> [THE INPUT]
"""
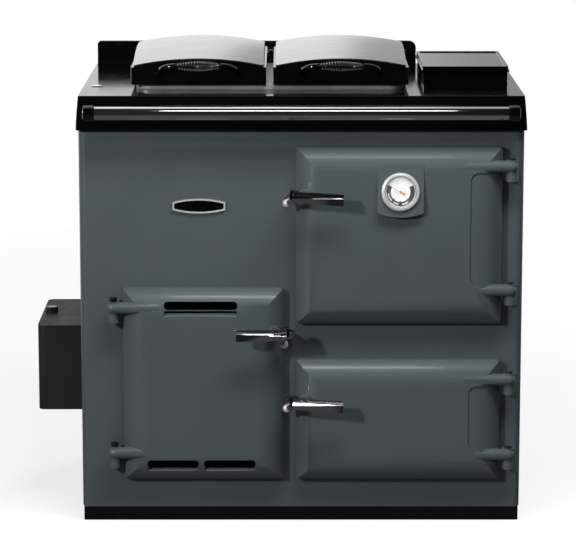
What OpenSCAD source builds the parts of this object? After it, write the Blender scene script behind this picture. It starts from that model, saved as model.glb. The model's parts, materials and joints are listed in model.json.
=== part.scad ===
// Oil range cooker: two ovens, a burner compartment and a lidded hotplate.
// X is to the right, Y to the back and Z up, in millimetres.
// The origin is the centre of the underside of the plinth.

/* [Body] */
// Thickness of the cast front plate
plate_t = 8; // [6:0.5:9]
// Thickness of the folded sheet panels
sheet_t = 2; // [1.5:0.25:2.5]
// Radius of the upright front corners
corner_r = 15; // [12:1:18]
// Height of the plinth
plinth_h = 30; // [24:1:40]
// Step in from the body to the plinth
plinth_step = 2.5; // [1:0.5:4]
// Gap between the plinth and the lower oven door
lower_gap = 64; // [56:1:74]
// Gap between the two oven doors
middle_gap = 77.5; // [70:0.5:90]
// Gap between the main oven door and the fascia
upper_gap = 32.5; // [26:0.5:40]
// Gap between the burner door and the oven doors
doors_gap = 26.5; // [18:0.5:40]

/* [Top plate] */
// Height of the fascia round the top plate
fascia_h = 71; // [64:1:78]
// Overhang of the fascia's lower lip beyond the front plate
lip_over = 12; // [10:0.5:16]
// Overhang of the fascia's lower lip at each side
side_over = 4.5; // [4:0.5:8]
// Outward flare of the fascia from top to bottom
flare = 6; // [3:0.5:8]
// Thickness of the top plate
top_t = 8; // [7:0.5:10]
// Height of the upstand at the back
upstand_h = 52; // [44:1:60]
// Thickness of the upstand
upstand_t = 10; // [8:0.5:12]

/* [Hotplate and lids] */
// Height of the hotplate's face above the top plate
hotplate_up = 11; // [8:0.5:14]
// Width of each lid
lid_w = 282; // [272:1:292]
// Depth of each lid
lid_d = 426; // [416:1:440]
// Distance from the fascia's lower lip back to the lids
lid_front = 102; // [92:1:116]
// Distance from the back of the lids to the back of the body
lid_back_gap = 72; // [66:1:84]
// Gap between the right-hand lid and the flue cover
lid_side_gap = 31.5; // [26:0.5:40]
// Height of a lid's rim
lid_rim_h = 36.5; // [32:0.5:40]
// Gap between the two lids
lid_gap = 15; // [12:0.5:22]
// Crown radius of the polished cover across its width
crown_across = 667; // [600:1:760]
// Crown radius of the polished cover from front to back
crown_along = 963; // [880:1:1080]
// Height of the crown's middle above the rim
crown_h = 41; // [39:0.5:44]
// Thickness of the polished cover
cover_t = 2; // [1.5:0.25:2.5]

/* [Coil grips] */
// Length of the wound part of a lid grip
coil_len = 94; // [84:1:100]
// Turns of wire in a grip
coil_turns = 15; // [12:1:16]
// Radius of a grip at its middle
coil_mid_r = 13; // [11:0.5:14]
// Radius of a grip at its ends
coil_end_r = 7.5; // [7:0.25:8.5]
// Radius of the grip's wire
wire_r = 1.8; // [1.5:0.1:2]
// Standoff of a grip in front of its lid
grip_off = 30; // [28:1:36]

/* [Handrail] */
// Radius of the rail
rail_r = 14; // [12:0.5:15]
// Length of the rail between its brackets
rail_len = 844; // [800:2:860]
// Standoff of the rail's centre from the fascia
rail_off = 38; // [34:1:46]

/* [Doors] */
// Width of both oven doors
oven_door_w = 425; // [400:1:450]
// Height of the main oven door
main_door_h = 370.5; // [350:0.5:390]
// Height of the lower oven door
lower_door_h = 256.5; // [240:0.5:270]
// Width of the burner door
burner_door_w = 333.5; // [320:0.5:350]
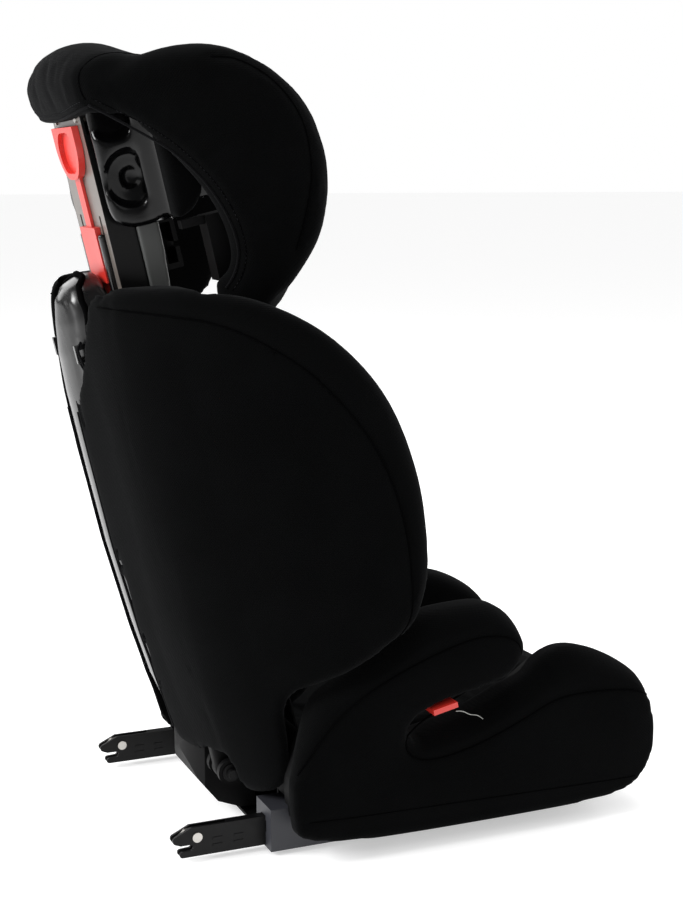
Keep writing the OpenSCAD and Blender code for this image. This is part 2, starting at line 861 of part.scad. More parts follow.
"""
> [EXERCISE PROMPT]
Copy out each line of the data containing the string "parts".

> [FULL SOLUTION]
What OpenSCAD source builds the parts of this object? After it, write the Blender scene script behind this picture. It starts from that model, saved as model.glb. The model's parts, materials and joints are listed in model.json.
Keep writing the OpenSCAD and Blender code for this image. This is part 2, starting at line 861 of part.scad. More parts follow.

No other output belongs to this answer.